Берлинцы, такие каменные после варшавян, равнодушно разглядывают нас, принимая за поляков. У немцев больше всего мне нравятся старики, то ли они озарены каким-то тайным знанием, недоступным пока остальным, то ли чувственность немецкая состоит из такой тяжелой материи, что делает многие лица похожими на гири, то ли пожилые захватили золотой, дофашистский век и отсветы этого века еще не растаяли в их глазах. В Берлине приятная молодежь, без особых красот, но интеллигентная; ухоженные, но зажатые дети. Когда идешь по улице, пугает ощущение задисциплинированности, мотивированности и обязательности происходящего. Дивный город пахнет мышеловкой, и у него чуточку интернатское лицо. А глаза у берлинцев — как аквариумы без рыбок.
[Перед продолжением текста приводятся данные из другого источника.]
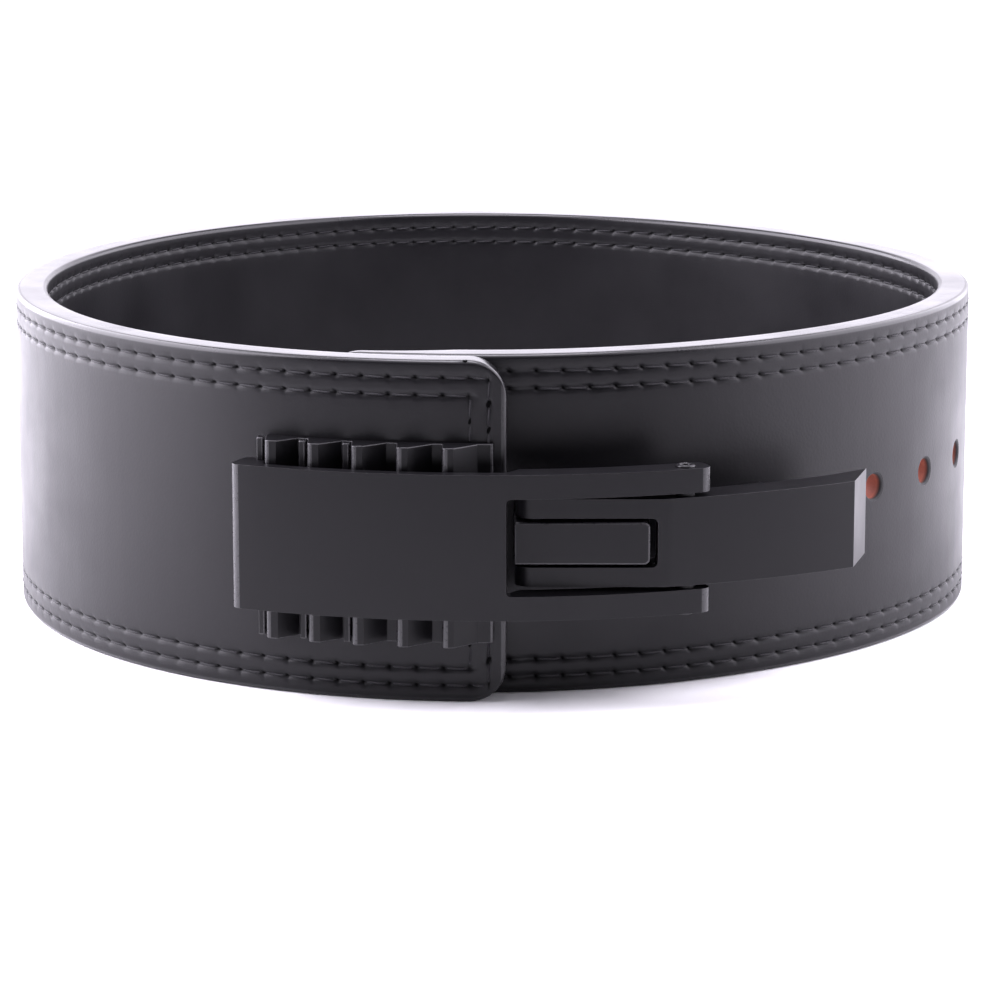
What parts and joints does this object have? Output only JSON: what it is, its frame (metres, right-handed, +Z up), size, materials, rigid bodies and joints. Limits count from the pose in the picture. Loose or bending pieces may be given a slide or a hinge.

Переходим через таможенный контроль в Западный Берлин, движемся к вокзалу и попадаем в подземный кафельный переход с огромным количеством щупальцев, выходящих в самые неожиданные места. В их сочетании, как у Борхеса, поражает даже не разнообразие, а сама «природа их соседства». Загадкой являются ручейки немцев, беседующих картонными голосами и безошибочно идущих в нужное щупальце. На вопрос «где главный вокзал?» смущенно пожимают плечами.
Указатели и надписи, на которых взращен советский человек, заменены буквами алфавита; ни один из людей в форме то ли не располагает полной информацией, то ли не понимает, чего мы хотим. Идем методом исключения, вместе с детьми и вещами, потому что вряд ли смогли бы вернуться в прежнюю точку лабиринта. Одно из щупалец заканчивается крохотным подземным ателье-магазином; фрау с сантиметром на шее обхамливает нас без всяких изысков. Второе — банком обмена валюты, с нами поступают аналогично. Дальше — заковыристые выходы в город, в метро, на электричку, бог знает куда.
Потеряв надежду, натыкаемся на искомое. В хилом щупальце стоит справочное бюро, наглухо закрытое, несмотря на обещанный капиталистический сервис, и висит крохотное типографское расписание, из расшифровки которого следует, что поезд в Голландию отправляется в 23. 00. Я, наконец, обнаруживаю полицейских, надменных и пышных, как члены Политбюро. Они медленно и прилежно прочитывают расписание с начала до конца и втыкают три пальца в цифру 23. Зачуханная платформа, расписание в стиле нашей сельской станции, где поезд стоит две минуты, обещает маршрут Западный Берлин — Хук ван Холланд. Дюжий малый в камере хранения, работающей только до 21. 00 (кстати, об удобстве), заламывает такую цену в фунтах, что его польский коллега вспоминается нам как отец родной. Потоптавшись, решаем вернуться в социалистическую камеру хранения, на которую бы хватило наших благотворительных марок, и выбираемся в щупальце, ведущее к электричкам.